When I read those articles it brings all this up in me. I see the worship of heroes, the lazy, easy path of adoring the Architect while fawning over the possible achievements of the homeowners, while simply omitting the people who didn’t matter. It looks like hero worship to me, and I believe that is lazy. It promotes the idea that people deserve what they get, and that carries with it the idea that the people who don’t have it don’t deserve it. That they are less human, and these people are more special humans.

I would much prefer to see these articles have more about the real process of the design and building of those homes, and less selective royalty. I want to know who put the wall together, who the arborist was that showed them how to build next to a Fir tree without damaging it. I want to see the people in the trades celebrated for their ability to make other people’s ideas come to life.

I want this because it brings respect to everyone, and I think that having respect for all the people involved breeds more respect for everyone. I think that learning to have that respect will teach us how to look at that 16 year old living on the street and give us the ability to have compassion for their plight. That just might allow more of us to look beyond their appearance.

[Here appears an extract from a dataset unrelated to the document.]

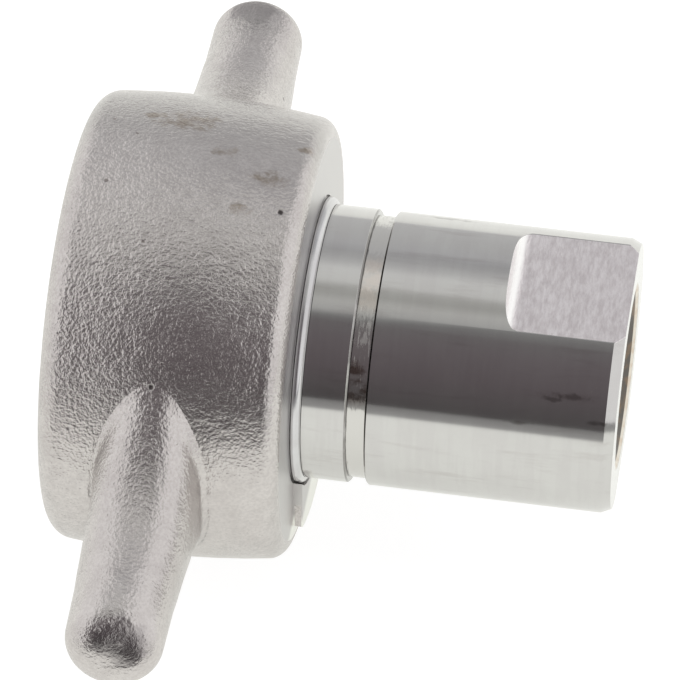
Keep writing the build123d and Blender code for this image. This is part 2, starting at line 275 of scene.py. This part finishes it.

I believe that learning to have that respect will also give us the insight to look at a person who is starting to struggle and ask why they are struggling instead of blaming them for not working harder. There is no person on the streets that wanted to be there. All of us should take pause to realize that there are that many people who can say with conviction that they are more comfortable living there than they are living in the society that we are part of, that we create.

It doesn’t matter where you find the space to give respect and caring. But it does matter that you and I look at the things that promote this separation between us, that diminish the chance to feel respect for others. When we have learned to have respect, we can have an idea of how to give another the means to feel they matter.